In the world of “The Walking Dead,” transforming from living human to undead zombie can take a matter of hours.  AMC, the network that runs the show, hopes making an impression on the audience that tunes in for such stuff will take a significantly shorter amount of time.

AMC hopes advertisers in the zombie-apocalypse drama will bite down on the chance to run a stand-alone six-second commercial before each episode in the first half of the next season of the popular drama,  starting with the series’ second broadcast of the cycle. “The Walking Dead’s” eighth season gets underway Sunday, October 22.

“Fans will appreciate the fact that it’s brief, and it’s highly valuable for the advertisers,” said Scott Collins, president of advertising sales for AMC Networks, in an interview. The network says the first minute of an original broadcasts of the series typically lures 10 million viewers between the ages of 18 and 49 each episode in a live-plus-three-day viewing window.

Madison Avenue used to hit a long ball of sorts, hurling an array of 60-second and 30-second spots at TV viewers, and hoping some of the information presented would stick. In recent years, some sponsors of the Super Bowl even tested commercials that were two minutes long. Now, AMC’s maneuver marks the latest attempt by TV networks to harness shorter stuff.  Just as a haiku does not allow for a lot of expository prose, a six-second commercial needs to hit a single idea hard – and quickly.

“Six seconds seems to be a new format that people are more interested in than in the past,” said Collins. “It doesn’t work for everyone. It all depends on the advertising.”

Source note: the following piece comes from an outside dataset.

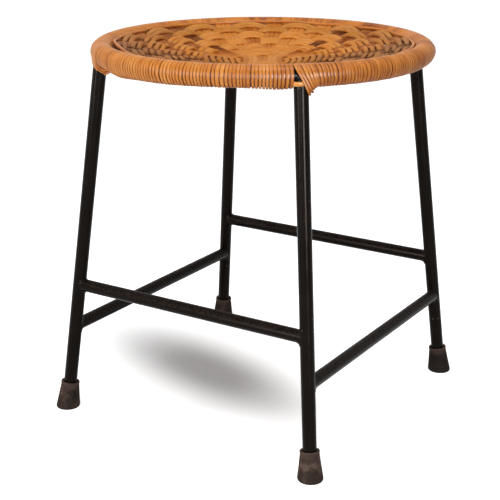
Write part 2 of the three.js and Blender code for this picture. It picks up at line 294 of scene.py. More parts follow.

AMC intends to present the short spot in the moment just before a fresh episode starts to run. It will not be part of a larger commercial break, and, because it airs just after the start time of the program, it is expected to be picked up by a digital video recorder. Viewer anticipation to see the latest episode of “The Walking Dead” will be high, explained Collins, “which makes this the most powerful and engaging six-second moment that you can buy.”

Others have been testing the short pitches on TV. Fox Networks Group has experimented with six-second ads in a recent broadcast of the “Teen Choice Awards” on the Fox broadcast network and during sports events like NFL games and the World Series.

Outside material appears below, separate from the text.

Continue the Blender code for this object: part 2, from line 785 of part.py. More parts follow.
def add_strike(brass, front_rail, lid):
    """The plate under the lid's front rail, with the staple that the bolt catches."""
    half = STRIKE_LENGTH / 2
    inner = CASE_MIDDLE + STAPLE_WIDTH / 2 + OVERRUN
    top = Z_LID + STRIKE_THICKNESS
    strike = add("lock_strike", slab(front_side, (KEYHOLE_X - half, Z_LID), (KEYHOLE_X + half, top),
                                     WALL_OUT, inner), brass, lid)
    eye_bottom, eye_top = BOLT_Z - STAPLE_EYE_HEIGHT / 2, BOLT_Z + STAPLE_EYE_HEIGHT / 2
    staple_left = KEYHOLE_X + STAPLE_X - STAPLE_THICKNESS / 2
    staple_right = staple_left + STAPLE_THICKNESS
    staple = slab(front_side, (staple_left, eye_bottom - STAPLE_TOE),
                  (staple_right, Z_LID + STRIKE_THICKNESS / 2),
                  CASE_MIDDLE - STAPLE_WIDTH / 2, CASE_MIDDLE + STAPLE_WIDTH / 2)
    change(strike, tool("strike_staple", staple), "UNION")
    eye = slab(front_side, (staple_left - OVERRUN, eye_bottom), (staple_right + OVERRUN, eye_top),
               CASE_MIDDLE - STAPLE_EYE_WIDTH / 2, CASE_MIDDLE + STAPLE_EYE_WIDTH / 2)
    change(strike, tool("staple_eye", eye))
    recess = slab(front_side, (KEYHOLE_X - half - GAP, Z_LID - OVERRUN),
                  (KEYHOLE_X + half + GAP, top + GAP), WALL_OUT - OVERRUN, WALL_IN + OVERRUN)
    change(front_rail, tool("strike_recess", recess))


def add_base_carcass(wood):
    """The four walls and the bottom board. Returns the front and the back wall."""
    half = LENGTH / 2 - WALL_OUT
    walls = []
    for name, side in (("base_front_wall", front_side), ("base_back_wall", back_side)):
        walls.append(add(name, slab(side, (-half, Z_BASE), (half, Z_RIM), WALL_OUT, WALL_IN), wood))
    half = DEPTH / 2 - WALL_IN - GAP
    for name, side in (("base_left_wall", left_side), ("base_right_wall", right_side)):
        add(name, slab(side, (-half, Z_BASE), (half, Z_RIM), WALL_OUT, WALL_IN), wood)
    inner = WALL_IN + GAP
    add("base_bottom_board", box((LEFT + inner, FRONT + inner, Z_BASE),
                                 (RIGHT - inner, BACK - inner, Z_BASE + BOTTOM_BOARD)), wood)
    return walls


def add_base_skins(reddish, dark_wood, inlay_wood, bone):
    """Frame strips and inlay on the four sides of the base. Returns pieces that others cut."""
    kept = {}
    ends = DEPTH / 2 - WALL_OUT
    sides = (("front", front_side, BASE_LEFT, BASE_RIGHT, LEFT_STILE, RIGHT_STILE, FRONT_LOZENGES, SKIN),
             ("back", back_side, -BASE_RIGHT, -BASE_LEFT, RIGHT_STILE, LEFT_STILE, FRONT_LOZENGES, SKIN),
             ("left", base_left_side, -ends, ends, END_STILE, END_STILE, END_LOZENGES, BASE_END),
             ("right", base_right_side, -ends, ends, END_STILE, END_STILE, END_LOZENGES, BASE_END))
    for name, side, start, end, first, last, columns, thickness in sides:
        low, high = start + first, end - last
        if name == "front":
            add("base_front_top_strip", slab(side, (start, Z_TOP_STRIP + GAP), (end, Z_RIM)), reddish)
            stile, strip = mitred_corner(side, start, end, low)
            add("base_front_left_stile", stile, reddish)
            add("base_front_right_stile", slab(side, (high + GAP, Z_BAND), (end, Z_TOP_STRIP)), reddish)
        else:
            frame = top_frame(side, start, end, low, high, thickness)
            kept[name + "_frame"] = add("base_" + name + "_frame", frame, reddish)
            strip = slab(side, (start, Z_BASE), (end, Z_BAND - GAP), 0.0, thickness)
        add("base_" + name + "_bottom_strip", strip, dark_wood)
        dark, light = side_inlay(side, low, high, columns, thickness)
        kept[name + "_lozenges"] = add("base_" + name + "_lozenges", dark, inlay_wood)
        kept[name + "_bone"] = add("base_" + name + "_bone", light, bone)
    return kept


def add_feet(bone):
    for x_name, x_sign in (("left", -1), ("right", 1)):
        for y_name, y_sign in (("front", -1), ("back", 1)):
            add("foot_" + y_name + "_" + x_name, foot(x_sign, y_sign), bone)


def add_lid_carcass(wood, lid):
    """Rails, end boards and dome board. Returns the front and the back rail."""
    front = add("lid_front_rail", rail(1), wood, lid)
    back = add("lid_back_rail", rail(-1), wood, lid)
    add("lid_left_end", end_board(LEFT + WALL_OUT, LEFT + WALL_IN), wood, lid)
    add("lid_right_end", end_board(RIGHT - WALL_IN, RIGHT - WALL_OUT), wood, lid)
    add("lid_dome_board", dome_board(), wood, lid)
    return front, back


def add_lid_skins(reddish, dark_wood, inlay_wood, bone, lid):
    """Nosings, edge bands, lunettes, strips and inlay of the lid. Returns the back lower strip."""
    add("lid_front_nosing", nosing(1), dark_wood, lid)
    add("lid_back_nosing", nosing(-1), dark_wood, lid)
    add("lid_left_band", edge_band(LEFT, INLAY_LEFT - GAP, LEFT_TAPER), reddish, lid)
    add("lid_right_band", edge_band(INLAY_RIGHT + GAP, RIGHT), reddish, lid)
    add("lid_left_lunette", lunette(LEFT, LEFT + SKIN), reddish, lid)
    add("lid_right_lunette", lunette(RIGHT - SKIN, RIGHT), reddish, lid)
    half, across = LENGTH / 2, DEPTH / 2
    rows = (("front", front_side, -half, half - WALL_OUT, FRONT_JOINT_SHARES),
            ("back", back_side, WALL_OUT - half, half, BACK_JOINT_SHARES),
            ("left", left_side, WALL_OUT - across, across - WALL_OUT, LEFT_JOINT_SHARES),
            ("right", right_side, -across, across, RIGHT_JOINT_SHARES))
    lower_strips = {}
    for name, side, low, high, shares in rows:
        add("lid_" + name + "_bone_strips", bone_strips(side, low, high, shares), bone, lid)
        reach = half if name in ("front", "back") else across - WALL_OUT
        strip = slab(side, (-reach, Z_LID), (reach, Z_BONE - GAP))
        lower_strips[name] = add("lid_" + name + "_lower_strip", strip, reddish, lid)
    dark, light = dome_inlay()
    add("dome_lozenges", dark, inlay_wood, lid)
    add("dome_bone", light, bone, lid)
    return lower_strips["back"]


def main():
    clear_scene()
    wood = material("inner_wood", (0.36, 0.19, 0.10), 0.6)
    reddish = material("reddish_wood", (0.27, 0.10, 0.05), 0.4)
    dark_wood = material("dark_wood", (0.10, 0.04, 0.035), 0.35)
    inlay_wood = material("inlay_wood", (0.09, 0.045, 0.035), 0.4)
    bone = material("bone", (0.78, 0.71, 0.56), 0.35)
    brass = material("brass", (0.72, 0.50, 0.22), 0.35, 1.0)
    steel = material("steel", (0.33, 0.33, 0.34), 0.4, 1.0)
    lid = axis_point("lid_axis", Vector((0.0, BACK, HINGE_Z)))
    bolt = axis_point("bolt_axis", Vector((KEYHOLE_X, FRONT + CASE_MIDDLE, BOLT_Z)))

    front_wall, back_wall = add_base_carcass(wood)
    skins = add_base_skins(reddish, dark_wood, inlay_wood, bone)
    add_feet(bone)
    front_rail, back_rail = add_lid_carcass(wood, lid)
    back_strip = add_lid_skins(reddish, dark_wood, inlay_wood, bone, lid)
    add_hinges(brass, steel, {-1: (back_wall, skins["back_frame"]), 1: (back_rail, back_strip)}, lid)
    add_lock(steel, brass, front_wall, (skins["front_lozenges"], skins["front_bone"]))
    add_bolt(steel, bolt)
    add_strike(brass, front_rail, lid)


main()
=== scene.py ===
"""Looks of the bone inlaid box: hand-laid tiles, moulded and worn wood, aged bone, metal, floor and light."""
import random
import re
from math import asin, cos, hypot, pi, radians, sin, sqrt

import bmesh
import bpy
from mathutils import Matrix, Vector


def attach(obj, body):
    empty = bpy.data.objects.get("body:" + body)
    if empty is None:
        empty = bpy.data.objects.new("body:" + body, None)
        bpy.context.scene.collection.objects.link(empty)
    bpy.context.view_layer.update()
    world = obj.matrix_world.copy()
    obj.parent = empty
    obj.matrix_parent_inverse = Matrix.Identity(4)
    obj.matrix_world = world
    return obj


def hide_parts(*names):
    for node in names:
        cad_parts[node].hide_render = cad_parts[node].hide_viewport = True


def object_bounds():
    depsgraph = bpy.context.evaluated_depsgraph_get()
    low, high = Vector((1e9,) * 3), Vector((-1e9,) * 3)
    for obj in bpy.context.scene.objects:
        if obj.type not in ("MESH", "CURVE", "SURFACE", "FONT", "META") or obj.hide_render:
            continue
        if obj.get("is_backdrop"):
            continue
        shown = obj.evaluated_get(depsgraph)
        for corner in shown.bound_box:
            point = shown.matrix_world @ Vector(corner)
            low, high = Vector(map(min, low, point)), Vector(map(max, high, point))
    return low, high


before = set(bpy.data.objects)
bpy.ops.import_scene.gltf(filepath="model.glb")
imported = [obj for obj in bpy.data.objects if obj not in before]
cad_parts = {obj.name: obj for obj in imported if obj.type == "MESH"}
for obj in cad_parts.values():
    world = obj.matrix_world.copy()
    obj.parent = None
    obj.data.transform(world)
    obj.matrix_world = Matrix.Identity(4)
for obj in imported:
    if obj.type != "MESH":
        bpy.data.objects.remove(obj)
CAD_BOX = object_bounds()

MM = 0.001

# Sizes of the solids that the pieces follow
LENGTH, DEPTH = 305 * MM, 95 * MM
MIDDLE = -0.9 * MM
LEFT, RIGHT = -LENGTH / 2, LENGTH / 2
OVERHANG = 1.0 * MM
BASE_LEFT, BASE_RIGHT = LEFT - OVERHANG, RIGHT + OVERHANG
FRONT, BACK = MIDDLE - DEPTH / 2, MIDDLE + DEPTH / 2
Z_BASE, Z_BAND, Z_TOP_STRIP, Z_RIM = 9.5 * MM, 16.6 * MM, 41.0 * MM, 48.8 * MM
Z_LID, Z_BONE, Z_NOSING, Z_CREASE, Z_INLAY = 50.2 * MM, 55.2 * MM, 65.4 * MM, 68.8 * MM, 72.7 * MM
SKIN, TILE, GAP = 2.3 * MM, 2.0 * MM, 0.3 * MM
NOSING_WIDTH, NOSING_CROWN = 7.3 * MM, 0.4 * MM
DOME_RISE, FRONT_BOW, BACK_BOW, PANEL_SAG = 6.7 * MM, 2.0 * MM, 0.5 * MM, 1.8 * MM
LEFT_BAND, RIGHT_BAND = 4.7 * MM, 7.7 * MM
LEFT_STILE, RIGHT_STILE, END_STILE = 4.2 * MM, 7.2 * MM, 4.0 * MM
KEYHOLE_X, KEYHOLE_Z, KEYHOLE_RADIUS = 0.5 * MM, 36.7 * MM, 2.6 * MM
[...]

The desire for attenuated commericals reveals the degree to which viewers of video have been affected by digital formats. Subscribers to Netflix don’t have to watch commercials. Adherents of Hulu or CBS All Access can pay for an ad-free version of those services. Users of YouTube may only have to see one ad or even no ads during a short session with the Google-owned video-sharing operation.

AMC’s Collins suggested a six-second ad might be sold for a price similar to that of a 15-second commercial.  “The Walking Dead” is one of TV’s most popular programs, and its seventh-season finale snared 7.1 million viewers between the ages of 18 and 49 – the demographic coveted by advertisers – and 11.3 million viewers overall.

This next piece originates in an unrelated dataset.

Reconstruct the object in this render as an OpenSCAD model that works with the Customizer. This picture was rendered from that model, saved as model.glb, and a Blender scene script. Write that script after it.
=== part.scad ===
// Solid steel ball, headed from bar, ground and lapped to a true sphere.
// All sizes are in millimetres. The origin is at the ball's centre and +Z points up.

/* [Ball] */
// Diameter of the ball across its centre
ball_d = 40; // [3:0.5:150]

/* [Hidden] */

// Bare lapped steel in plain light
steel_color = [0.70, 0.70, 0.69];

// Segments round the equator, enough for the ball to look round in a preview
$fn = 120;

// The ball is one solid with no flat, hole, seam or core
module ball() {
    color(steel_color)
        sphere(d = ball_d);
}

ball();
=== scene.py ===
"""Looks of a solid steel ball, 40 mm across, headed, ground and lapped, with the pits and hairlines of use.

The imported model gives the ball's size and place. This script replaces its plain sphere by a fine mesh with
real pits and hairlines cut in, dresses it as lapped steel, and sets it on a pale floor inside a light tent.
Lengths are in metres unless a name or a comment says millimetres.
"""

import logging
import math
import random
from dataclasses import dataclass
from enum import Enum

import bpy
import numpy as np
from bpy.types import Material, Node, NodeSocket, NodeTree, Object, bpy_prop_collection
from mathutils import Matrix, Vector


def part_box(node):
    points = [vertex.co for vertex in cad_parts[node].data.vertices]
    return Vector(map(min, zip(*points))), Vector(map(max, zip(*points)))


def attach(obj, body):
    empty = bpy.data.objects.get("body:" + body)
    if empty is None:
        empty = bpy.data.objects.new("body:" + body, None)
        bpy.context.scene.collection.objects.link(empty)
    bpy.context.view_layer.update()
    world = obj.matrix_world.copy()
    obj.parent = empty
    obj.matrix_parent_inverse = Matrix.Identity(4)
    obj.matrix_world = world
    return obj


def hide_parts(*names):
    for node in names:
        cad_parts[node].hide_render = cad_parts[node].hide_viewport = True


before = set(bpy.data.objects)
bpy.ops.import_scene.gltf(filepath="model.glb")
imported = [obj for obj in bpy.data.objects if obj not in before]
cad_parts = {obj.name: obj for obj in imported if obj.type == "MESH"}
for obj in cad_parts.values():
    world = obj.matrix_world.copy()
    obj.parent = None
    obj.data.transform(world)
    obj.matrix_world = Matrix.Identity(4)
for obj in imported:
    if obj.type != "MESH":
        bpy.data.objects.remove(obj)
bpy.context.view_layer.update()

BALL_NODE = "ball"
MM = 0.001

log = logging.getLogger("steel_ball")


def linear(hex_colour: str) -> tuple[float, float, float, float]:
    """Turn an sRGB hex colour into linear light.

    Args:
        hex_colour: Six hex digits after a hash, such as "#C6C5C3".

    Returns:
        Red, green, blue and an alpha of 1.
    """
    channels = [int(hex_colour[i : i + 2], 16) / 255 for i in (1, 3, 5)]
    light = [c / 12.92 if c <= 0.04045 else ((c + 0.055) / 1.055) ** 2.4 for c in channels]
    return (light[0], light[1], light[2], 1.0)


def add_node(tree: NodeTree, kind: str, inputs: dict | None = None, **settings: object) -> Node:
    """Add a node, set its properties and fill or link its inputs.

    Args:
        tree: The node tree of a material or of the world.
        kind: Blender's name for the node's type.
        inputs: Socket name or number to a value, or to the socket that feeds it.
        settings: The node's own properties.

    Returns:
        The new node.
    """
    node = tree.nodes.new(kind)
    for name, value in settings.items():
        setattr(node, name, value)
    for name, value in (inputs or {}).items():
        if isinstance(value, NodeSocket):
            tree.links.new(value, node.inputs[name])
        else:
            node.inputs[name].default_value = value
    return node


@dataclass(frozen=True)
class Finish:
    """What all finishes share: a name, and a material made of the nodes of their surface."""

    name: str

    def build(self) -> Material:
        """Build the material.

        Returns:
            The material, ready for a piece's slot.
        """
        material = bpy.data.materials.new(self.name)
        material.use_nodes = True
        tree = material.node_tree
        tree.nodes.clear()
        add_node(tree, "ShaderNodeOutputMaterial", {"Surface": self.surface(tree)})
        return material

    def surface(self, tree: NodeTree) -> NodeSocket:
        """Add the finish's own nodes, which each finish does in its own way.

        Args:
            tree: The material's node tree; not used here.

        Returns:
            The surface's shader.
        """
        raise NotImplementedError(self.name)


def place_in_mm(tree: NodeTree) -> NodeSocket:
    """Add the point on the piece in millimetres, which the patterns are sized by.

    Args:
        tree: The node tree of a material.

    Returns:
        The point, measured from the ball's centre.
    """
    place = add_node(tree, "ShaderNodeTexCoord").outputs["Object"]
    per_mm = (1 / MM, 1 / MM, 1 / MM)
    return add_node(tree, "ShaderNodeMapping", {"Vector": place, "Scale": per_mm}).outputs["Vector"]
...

As such, the show is one of TV’s most expensive. A package of ads that runs across an evening’s worth of broadcasts on AMC is valued at about $415,000, according to Variety’s annual survey of primtime ad prices.

With commercial breaks viewed as interruptions, little wonder that TV networks are looking for new perches for advertising. AMC has for several seasons run commercials at the tail end of broadcasts of shows like  “Better Call Saul” and “Walking Dead,” when viewers can catch previews of the next week’s episode. “Highly engaged viewers” refuse to miss such stuff, said Collins. AMC could expand the offer for the second half of the season and might make available a second isolated six-second spot, placed elsewhere during an episode.

AMC’s early effort – the network began pitching the concept earlier this week, Collins said – also shows the network getting creative when it comes to aligning Madison Avenue with its most popular series. Given the show’s milieu – society is ravaged by a disease that turns people into undead “walkers – it’s impossible to weave new gadgets and cars into the episodes. Who would make such things in a dystopia? The answer: No one. But advertisers will now get a strategically placed six seconds to remind “Walking Dead” viewers what they can offer in the real world, rather than a fictional one.